Because there is only one registration statement involved, the Court said, the case does not involve the type of tracing problems typically associated with successive registration statements. To Slack’s contention that, under past precedent, the meaning of “such security” in Section 11 applied only to registered shares and that the Court should apply “Section 11 to direct listings in the same way it has in cases with successive registration statements,” the Court countered with a largely public policy rationale, asserting that Slack’s interpretation “would undermine this section of the securities law” by “essentially eliminat[ing] Section 11 liability” in this context:
“[F]rom a liability standpoint it is unclear why any company, even one acting in good faith, would choose to go public through a traditional IPO if it could avoid any risk of Section 11 liability by choosing a direct listing. Moreover, companies would be incentivized to file overly optimistic registration statements accompanying their direct listings in order to increase their share price, knowing that they would face no shareholder liability under Section 11 for any arguably false or misleading statements. This interpretation of Section 11 would create a loophole large enough to undermine the purpose of Section 11 as it has been understood since its inception.”
The Court observed that the point was especially true given that the NYSE now permitted primary direct listings. Affirming the district court’s denial of the motion to dismiss the Section 11 claim, the Court asserted that to hold otherwise would “contravene the text of the statute.”

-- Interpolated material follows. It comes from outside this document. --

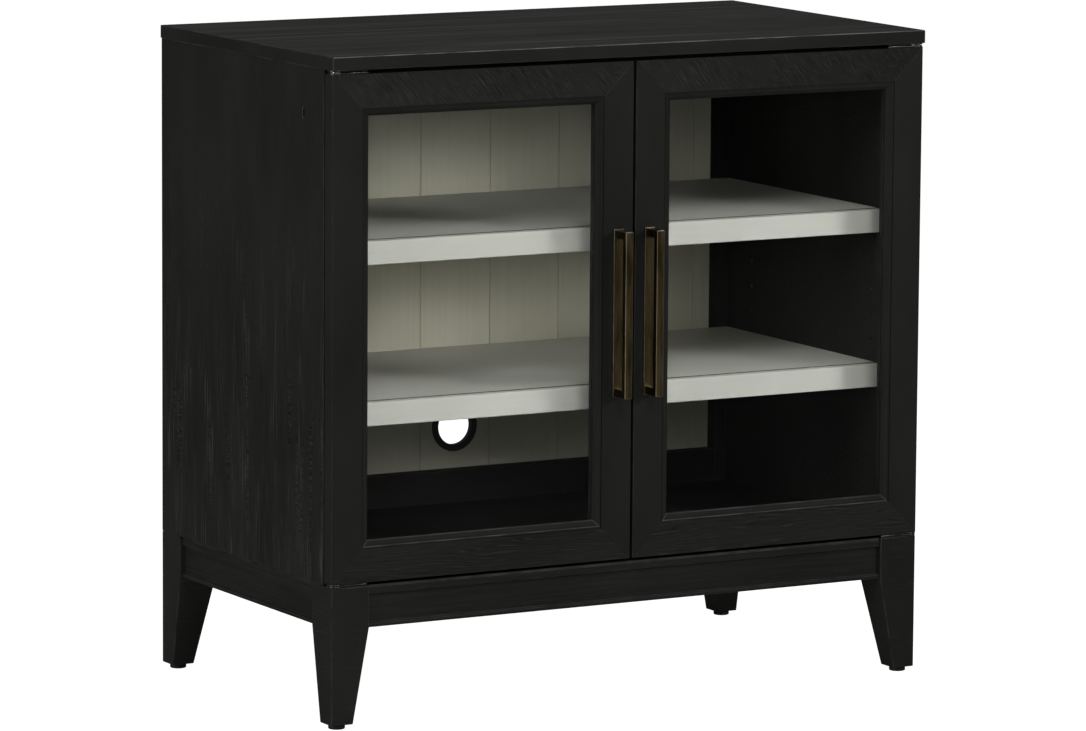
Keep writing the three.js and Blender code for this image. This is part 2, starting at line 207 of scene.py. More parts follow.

Standing under Section 12. The Court employed a similar analysis with respect to standing under Section 12. According to the opinion, it “follows from the analysis of ‘such security’ in Section 11, that the shares at issue in Slack’s direct listing, registered and unregistered, were sold ‘by means of a prospectus’ because the prospectus was a part of the offering materials (i.e. the registration statement and prospectus) that permitted the shares to be sold to the public. As previously determined, neither the registered nor unregistered shares would be available on the exchange without the filing of the offering materials.” However, Section 12 also includes an “express privity requirement between the seller and the purchaser that is not present in Section 11.” The plaintiff did not challenge the district court’s dismissal of his Section 12(a)(2) claim and the Court declined to address it at this point.
Section 15 claims. The Court held that, because the plaintiff had standing under Section 11, “standing exists for the dependent Section 15 claim against controlling persons.”

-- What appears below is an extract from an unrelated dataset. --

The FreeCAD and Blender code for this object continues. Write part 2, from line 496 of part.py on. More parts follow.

In conclusion, in affirming the partial denial of Slack’s motion to dismiss, the Court held that “[s]tatutory standing exists under Sections 11 and 15, and under Section 12(a)(2) to the extent it parallels Section 11.”
The dissent
The dissenting judge viewed the interpretation of sections 11 and 12 as “settled for decades,” notwithstanding the new context. He would have reversed and granted the motion to dismiss in full. The plaintiff “cannot prove that his shares were issued under the registration statement that he says was inaccurate.” That “failure of proof,” he asserted, was “outcome-determinative.”
According to the dissent, because Sections 11 and 12 impose strict liability, the statute “tempers it by limiting the class of plaintiffs who can sue.” The dissent acknowledged that the term “such security” has “no antecedent in section 11,” making the statute “ambiguous as to what sort of security a plaintiff must acquire to have standing.” However, that ambiguity was resolved in 1967, “in a landmark decision,” Barnes v. Osofsky. In that case, the dissent observed, the court noted that “the phrase ‘any person acquiring such security’ lent itself to both a ‘narrower reading—acquiring a security issued pursuant to the registration statement’ and ‘a broader one—acquiring a security of the same nature as that issued pursuant to the registration statement,’ and it adopted the narrower reading, which it described as a ‘more natural’ interpretation of the text. Until today, every court of appeals to consider the issue, including ours, has done the same…. That principle ought to resolve this case.”
The dissent took issue with the contention that the case was really one of first impression: while it was true that the case arose in the context of a direct listing, in contrast to past cases that involved successive registration statements,
“nothing in the reasoning of the cases suggests that the distinction should matter. In cases involving successive registrations, we did not invent a requirement that a plaintiff’s shares must have been issued under the registration statement because we thought it seemed like a good idea; we interpreted the statutory text to impose that requirement.…If ‘such security’ means that plaintiffs must have purchased shares ‘issued under the allegedly false or misleading registration statement’ in successive-registration cases,…then that is also what it means in direct-listing cases.”
“What appears to be driving today’s decision,” the dissent asserted, “is not the text or history of section 11 but instead the court’s concern that it would be bad policy for a section 11 action to be unavailable when a company goes public through a direct listing.” But, the dissent contended, that issue has been raised as a concern in other contexts. And even so, the company will remain subject to potential liability under Rule 10b-5 for misstatements made with scienter. “More importantly,” the dissent reasoned, “whatever the merit of the policy considerations, they are no basis for changing the settled interpretation of the statutory text.” Rather, the place to make changes is in the legislature.
With regard to Section 12, the dissent took a similar position. However, in that instance, the “text of the statute resolves that question. Section 12 differs from section 11 because ‘such security’ in section 12 has a clear antecedent…. The unambiguous meaning of a security offered or sold ‘by means of a prospectus’ is therefore a registered security sold in a public offering.”
The dissent concluded that both “sections 11 and 12 require a plaintiff to show that he purchased a security issued under the registration statement he is challenging. Whether or not that is good policy in the context of a direct listing, our role is to interpret statutes as they are—not to shape them into what we wish they could be…. Because Pirani cannot show that he purchased a registered security, I would hold that he lacks standing to bring claims under sections 11, 12, or 15 of the Securities Act.”